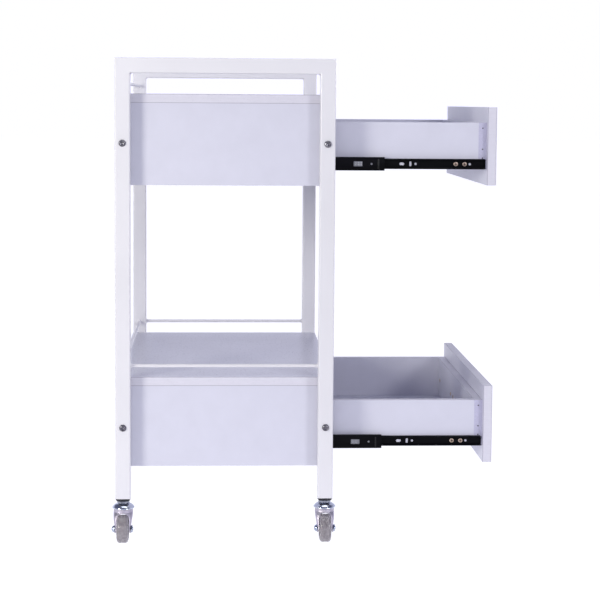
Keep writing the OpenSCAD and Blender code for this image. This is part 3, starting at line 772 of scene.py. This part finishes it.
def stem_bodies():
    """Stem, hexagon nut, dome and rivet of one caster, from the leg's end downwards."""
    thread = [(5 - 0.35 * (k % 2), 12.5 - k * 0.6) for k in range(37)]
    outline = [(0, 14), (4.2, 14), (5, 13), *thread,
               (5, CUP_TOP_MM + 0.4), (7.2, CUP_TOP_MM + 0.4), (7.6, CUP_TOP_MM),
               (11.5, CUP_TOP_MM - 0.1), (13.6, -11.1), (15.6, -12.1), (17.4, -13.5),
               (18.8, -15.1), (19.6, -16.2), (CUP_R_MM, -16.9), (CUP_R_MM, -17.7),
               (19.7, CUP_RIM_MM), (19.1, CUP_RIM_MM), (18.8, -17.6), (18.6, -16.6),
               (17.0, -14.8), (15.0, -13.4), (10.8, -12.0), (7, -12.0), (7, -17.6),
               (PIN_R_MM, -17.6), (PIN_R_MM, PIN_LOW_MM), (RIVET_R_MM, PIN_LOW_MM),
               (RIVET_R_MM, PIN_LOW_MM - 0.7), (6.5, PIN_LOW_MM - 1.4),
               (0, PIN_LOW_MM - 1.4)]
    nut = [("round", 0, NUT_TOP_MM), ("round", NUT_R_MM * 0.98, NUT_TOP_MM),
           ("hex", NUT_R_MM, NUT_TOP_MM - 0.5), ("hex", NUT_R_MM, NUT_LOW_MM + 0.5),
           ("round", NUT_R_MM * 0.98, NUT_LOW_MM), ("round", 0, NUT_LOW_MM)]
    return [turned(round_ring([(r * MM, z * MM) for r, z in outline]), 64),
            turned([(kind, r * MM, z * MM) for kind, r, z in nut], 48)]


def make_stems():
    """Stems with their domes, and the nuts on them, at the four swivel axes."""
    domes, nuts = [], []
    for end in ENDS:
        for side in SIDES:
            axis = JOINT_POS[f"{end}_{side}_caster_swivel"]
            place = Matrix.Translation(Vector((axis.x, axis.y, FOOT_Z)))
            dome, nut = stem_bodies()
            domes.append((dome, place))
            nuts.append((nut, place))
    add_piece("caster_stems_and_domes", joined(domes), CHROME, "trolley_frame",
              ["caster_stems"])
    add_piece("caster_stem_nuts", joined(nuts), NUT_ZINC, "trolley_frame",
              ["caster_stems"])


# Fork cross-sections down from the leg's end, in millimetres: height, half width,
# trailing edge, leading edge and corner radius. The top ones are round.
FORK_LEVELS_MM = [
    (-18.4, 15.9, -15.9, 15.9, 15.89), (-18.8, 16.8, -16.8, 16.8, 16.79),
    (-19.6, 17.2, -17.2, 17.2, 17.19), (-23.6, 17.2, -17.2, 17.2, 17.19),
    (-25.4, 17.15, -17.9, 17.1, 15.2), (-27.5, 17.05, -19.0, 16.8, 11.5),
    (-30.5, 16.8, -20.4, 15.4, 8.5), (-35.0, 16.3, -21.9, 12.0, 6.5),
    (-40.0, 15.5, -23.4, 7.6, 5.5), (-45.0, 14.7, -24.9, 2.6, 5.0),
    (-48.0, 14.35, -25.9, -0.6, 5.0), (-52.0, 14.3, -27.5, -5.0, 4.5),
    (-64.0, 14.3, -32.0, -18.0, 4.0)]
SHEET_MM = 1.9
AXLE_DROP_MM = -52.0
TRAIL_MM = 20.0
CHEEK_END_R_MM = 7.5
CHEEK_HALF_MM = 14.3
ARCH_MM = (11.4, -25.7, 9.6)    # half width, crown and the crown's corner radius


def fork_shell(inset):
    """Loft through the fork's cross-sections, moved in by an inset in millimetres. With
    an inset it is the hollow, which has a flat ceiling and runs out below the fork."""
    loops = []
    for z, half, trailing, leading, radius in FORK_LEVELS_MM:
        if inset and z > -20.0:
            continue
        outline = rounded_outline(-half + inset, half - inset, trailing + inset,
                                  leading - inset, max(radius - inset, 1.0), 9)
        loops.append([(x * MM, y * MM, z * MM) for x, y in outline])
    if inset:
        ceiling = (FORK_LEVELS_MM[0][0] - inset) * MM
        run_out = 0.012
        first = [(x, y, ceiling) for x, y, z in loops[0]]
        last = [(x, y, z - run_out) for x, y, z in loops[-1]]
        loops = [first, *loops, last]
    return loft(loops)


def prism(outline, axis, half):
    """Solid of an outline, given as two coordinates, along an axis from -half to half."""
    def point(a, b, along):
        """The outline's pair and the place along the axis, as x, y and z."""
        return (along, a, b) if axis == "X" else (a, along, b)
    return loft([[point(a * MM, b * MM, along * MM) for a, b in outline]
                 for along in (-half, half)])


def fork_side_outline():
    """The cheeks' outline from the side: straight edges and a round end at the axle."""
    points = [(24, -15), (24, -29), (15.6, -31.5)]
    points += [(y, z) for y, z in arc((-TRAIL_MM, AXLE_DROP_MM), CHEEK_END_R_MM, -38, -178, 14)]
    points += [(-21.8, -33), (-24, -15)]
    return points


def arch_outline(half, crown, crown_r):
    """Way for the wheel through the skirts, open below."""
    points = [(-half, -80), (half, -80)]
    points += arc((half - crown_r, crown - crown_r), crown_r, 0, 90, 8)
    points += arc((-half + crown_r, crown - crown_r), crown_r, 90, 180, 8)
    return points


def fork_body():
    """The pressed fork: shell, trimmed to the cheeks' outline, with the wheel's arch and
    the pin's hole."""
    shell = boolean(fork_shell(0), [fork_shell(SHEET_MM)])
    sides = boolean(shell, [prism(fork_side_outline(), "X", 30)], "INTERSECT")
    hole_r, low, high = 0.0051, -0.03, -0.01
    hole = turned(round_ring([(0, low), (hole_r, low), (hole_r, high), (0, high)]), 32)
    return boolean(sides, [prism(arch_outline(*ARCH_MM), "Y", 60), hole])


def axle_bodies():
    """Domed head on one side, nut and thread end on the other, along X."""
    half = CHEEK_HALF_MM
    head = [(0, -half - 5.6), (1.8, -half - 5.5), (3.6, -half - 4.8), (5.0, -half - 3.5),
            (5.9, -half - 1.8), (6.2, -half - 0.2), (6.0, -half), (3, -half)]
    shank = [(3, half + 3.6)] + [(3 - 0.25 * (k % 2), half + 3.7 + 0.12 * k) for k in range(5)]
    bolt = turned(round_ring([(r * MM, h * MM) for r, h in head + shank + [(0, half + 4.3)]]), 48)
    nut = [("round", 0, half), ("round", 5.6, half), ("hex", 5.6, half + 0.5),
           ("hex", 5.6, half + 3.0), ("round", 5.5, half + 3.4), ("round", 0, half + 3.4)]
    return [bolt, turned([(kind, r * MM, h * MM) for kind, r, h in nut], 48)]


def tyre_body():
    """Tyre with a rounded tread, a parting line round its middle and stepped sides."""
    half, r, low, round_r = 10.3, 25.0, 18.0, 6.0
    right = [(low, half - 1.2), (low + 0.8, half - 0.6), (low + 1.2, half - 0.1),
             (low + 1.6, half)] + arc((r - round_r, half - round_r), round_r, 90, 0, 10)
    middle = [(r - 0.3, 1.1), (r - 0.25, 0.7), (r, 0.45), (r, -0.45), (r - 0.25, -0.7),
              (r - 0.3, -1.1)]
    left = [(radius, -h) for radius, h in reversed(right)]
    outline = [*right, *middle, *left]
    inner = [(low, -half + 1.2), (low, half - 1.2)]
    rings = round_ring([(radius * MM, h * MM) for radius, h in outline + inner[1:]])
    bm = turned(rings, 96)
    bmesh.ops.remove_doubles(bm, verts=bm.verts, dist=1e-7)
    return bm


def make_casters():
    """Fork, axle bolt, tyre and core of the four casters. The wheels trail outwards, so
    the forks on the right are mirrored."""
    fork_mesh = fork_body()
    for end in ENDS:
        for side, sign in SIDES.items():
            name = f"{end}_{side}"
            swivel = JOINT_POS[f"{name}_caster_swivel"]
            leg = Matrix.Translation(Vector((swivel.x, swivel.y, FOOT_Z)))
            mirror = Matrix.Diagonal((1, -sign, 1, 1))
            fork = add_piece(f"{name}_pressed_fork", joined([(fork_mesh, leg @ mirror)]), FORK,
                             f"{name}_swivel", [f"{name}_fork"])
            soften(fork, FORK_EDGE, angle_deg=50)
            hub = Matrix.Translation(JOINT_POS[f"{name}_wheel_spin"])
            parts = [(bm, hub @ facing((1, 0, 0))) for bm in axle_bodies()]
            add_piece(f"{name}_axle_bolt", joined(parts), ZINC, f"{name}_swivel",
                      [f"{name}_axle"])
            parts = [(tyre_body(), hub @ facing((1, 0, 0)))]
            add_piece(f"{name}_rounded_tyre", joined(parts), TYRE, f"{name}_wheel",
                      [f"{name}_tyre"])
            dress(f"{name}_wheel_core", CORE, CORE_EDGE)


# ---- camera, light and floor ----------------------------------------------------------------

def make_camera():
    """Long lens just below the top bars and tilted slightly down, fitted to the edges in
    the photograph."""
    data = bpy.data.cameras.new("camera")
    data.sensor_width = 36.0
    data.lens = 93.55
    data.shift_x = 0.0167
    data.shift_y = -0.12
    camera = bpy.data.objects.new("camera", data)
    yaw, pitch, roll = math.radians(2.508), math.radians(4.600), math.radians(-0.386)
    forward = Vector((math.sin(yaw) * math.cos(pitch), math.cos(yaw) * math.cos(pitch),
                      -math.sin(pitch)))
    level = Vector((math.cos(yaw), -math.sin(yaw), 0))
    down = forward.cross(level)
    right = level * math.cos(roll) + down * math.sin(roll)
    up = level * math.sin(roll) - down * math.cos(roll)
    turn = Matrix((right, up, -forward)).transposed().to_4x4()
    near_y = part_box("left_side_frame")[0].y
    aside, away, above = 0.1888, 2.750, 0.709
    place = Vector((REAR_X + aside, near_y - away, FOOT_Z + above))
    camera.matrix_world = Matrix.Translation(place) @ turn
    bpy.context.scene.collection.objects.link(camera)
    bpy.context.scene.camera = camera


def area_light(name, place, target, size, power, colour=(1, 1, 1)):
    """Rectangular light at a place, turned to its target, with its power in watts."""
    data = bpy.data.lights.new(name, "AREA")
    data.shape = "RECTANGLE"
    data.size, data.size_y = size
    data.energy = power
    data.color = colour
    light = bpy.data.objects.new(name, data)
    direction = Vector(target) - Vector(place)
    light.matrix_world = (Matrix.Translation(Vector(place))
                          @ direction.to_track_quat("-Z", "Y").to_matrix().to_4x4())
    bpy.context.scene.collection.objects.link(light)


def make_light():
    """Key box front left, weaker ones front right, above and behind, and a white room
    that is dim overhead."""
    area_light("left_box", (-1.60, -1.70, 0.96), (-0.1, -0.2, 0.45), (0.5, 0.5), 25.5,
               (1.0, 0.98, 0.86))
    area_light("right_box", (2.34, -3.35, 1.98), (0.1, 0.0, 0.45), (0.8, 0.8), 45)
    area_light("top_box", (0.1, -0.3, 2.5), (0.1, -0.2, 0.4), (1.6, 1.6), 18)
    area_light("back_box", (2.25, 2.2, 1.0), (0, 0, 0.4), (1.0, 0.8), 14)
    world = bpy.data.worlds.new("room")
    bpy.context.scene.world = world
    world.use_nodes = True
    tree = world.node_tree
    place = tree.nodes.new("ShaderNodeTexCoord")
    split = tree.nodes.new("ShaderNodeSeparateXYZ")
    ramp = tree.nodes.new("ShaderNodeValToRGB")
    tree.links.new(place.outputs["Generated"], split.inputs["Vector"])
    tree.links.new(split.outputs["Z"], ramp.inputs["Fac"])
    wall, ceiling = ramp.color_ramp.elements
    wall.position = 0.22
    wall.color = (1.0, 1.0, 1.19, 1)
    ceiling.position = 0.50
    ceiling.color = (0.13, 0.14, 0.22, 1)
    tree.links.new(ramp.outputs["Color"], tree.nodes["Background"].inputs["Color"])
    tree.nodes["Background"].inputs["Strength"].default_value = 1.0


def make_floor():
    """Pale paper lit from below, white up to the room's walls and dimmer in front."""
    dim_until_y, bright_from_y = -2.0, -0.7
    dim, bright = 0.26, 0.94
    gap = 0.0002
    bm = bmesh.new()
    bmesh.ops.create_grid(bm, x_segments=4, y_segments=4, size=30)
    s = Shader("floor_paper", Roughness=0.9, Emission_Color=(1, 1, 1.09, 1))
    split = s.tree.nodes.new("ShaderNodeSeparateXYZ")
    s.link(s.place, split.inputs["Vector"])
    glow = s.tree.nodes.new("ShaderNodeMapRange")
    glow.inputs["From Min"].default_value = dim_until_y
    glow.inputs["From Max"].default_value = bright_from_y
    glow.inputs["To Min"].default_value = dim
    glow.inputs["To Max"].default_value = bright
    s.link(split.outputs["Y"], glow.inputs["Value"])
    s.link(glow.outputs["Result"], s.bsdf.inputs["Emission Strength"])
    s.colour(s.ramp(s.noise(2, 2), [(0.3, (0.14, 0.14, 0.14)), (0.7, (0.16, 0.16, 0.16))]))
    floor = as_object("floor", bm, s.material)
    floor.location.z = cad_box[0].z - gap


# ---- the whole ------------------------------------------------------------------------------

make_camera()
make_light()
make_floor()
dress_boards()
dress_steel()
make_rods()
make_welds()
make_bolts()
for drawer_level in FLOORS:
    make_drawer_screws(drawer_level)
    make_slide_details(drawer_level)
make_leg_plugs()
make_stems()
make_casters()
bpy.context.scene.view_settings.view_transform = "Standard"
bpy.context.scene.view_settings.look = "None"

▶ _Given task_
The required output is the exact run of lines from the beginning of the listing above to the line that contains "turned([(kind, r * MM, z", inclusive of both.

▶ _Solution to this task_
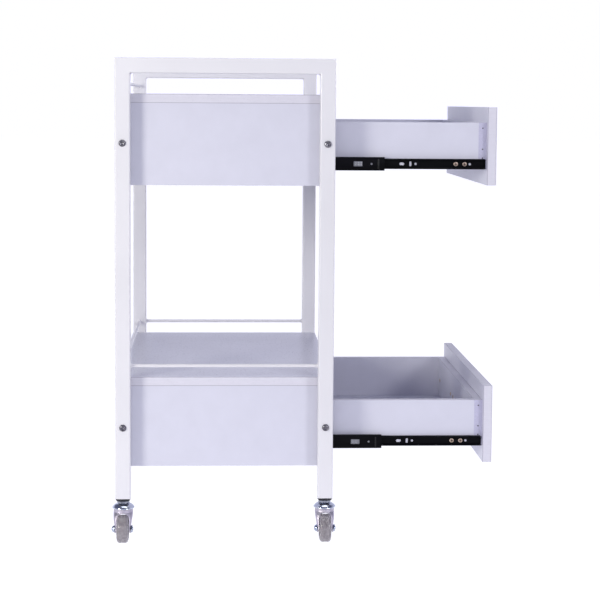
Keep writing the OpenSCAD and Blender code for this image. This is part 3, starting at line 772 of scene.py. This part finishes it.
def stem_bodies():
    """Stem, hexagon nut, dome and rivet of one caster, from the leg's end downwards."""
    thread = [(5 - 0.35 * (k % 2), 12.5 - k * 0.6) for k in range(37)]
    outline = [(0, 14), (4.2, 14), (5, 13), *thread,
               (5, CUP_TOP_MM + 0.4), (7.2, CUP_TOP_MM + 0.4), (7.6, CUP_TOP_MM),
               (11.5, CUP_TOP_MM - 0.1), (13.6, -11.1), (15.6, -12.1), (17.4, -13.5),
               (18.8, -15.1), (19.6, -16.2), (CUP_R_MM, -16.9), (CUP_R_MM, -17.7),
               (19.7, CUP_RIM_MM), (19.1, CUP_RIM_MM), (18.8, -17.6), (18.6, -16.6),
               (17.0, -14.8), (15.0, -13.4), (10.8, -12.0), (7, -12.0), (7, -17.6),
               (PIN_R_MM, -17.6), (PIN_R_MM, PIN_LOW_MM), (RIVET_R_MM, PIN_LOW_MM),
               (RIVET_R_MM, PIN_LOW_MM - 0.7), (6.5, PIN_LOW_MM - 1.4),
               (0, PIN_LOW_MM - 1.4)]
    nut = [("round", 0, NUT_TOP_MM), ("round", NUT_R_MM * 0.98, NUT_TOP_MM),
           ("hex", NUT_R_MM, NUT_TOP_MM - 0.5), ("hex", NUT_R_MM, NUT_LOW_MM + 0.5),
           ("round", NUT_R_MM * 0.98, NUT_LOW_MM), ("round", 0, NUT_LOW_MM)]
    return [turned(round_ring([(r * MM, z * MM) for r, z in outline]), 64),
            turned([(kind, r * MM, z * MM) for kind, r, z in nut], 48)]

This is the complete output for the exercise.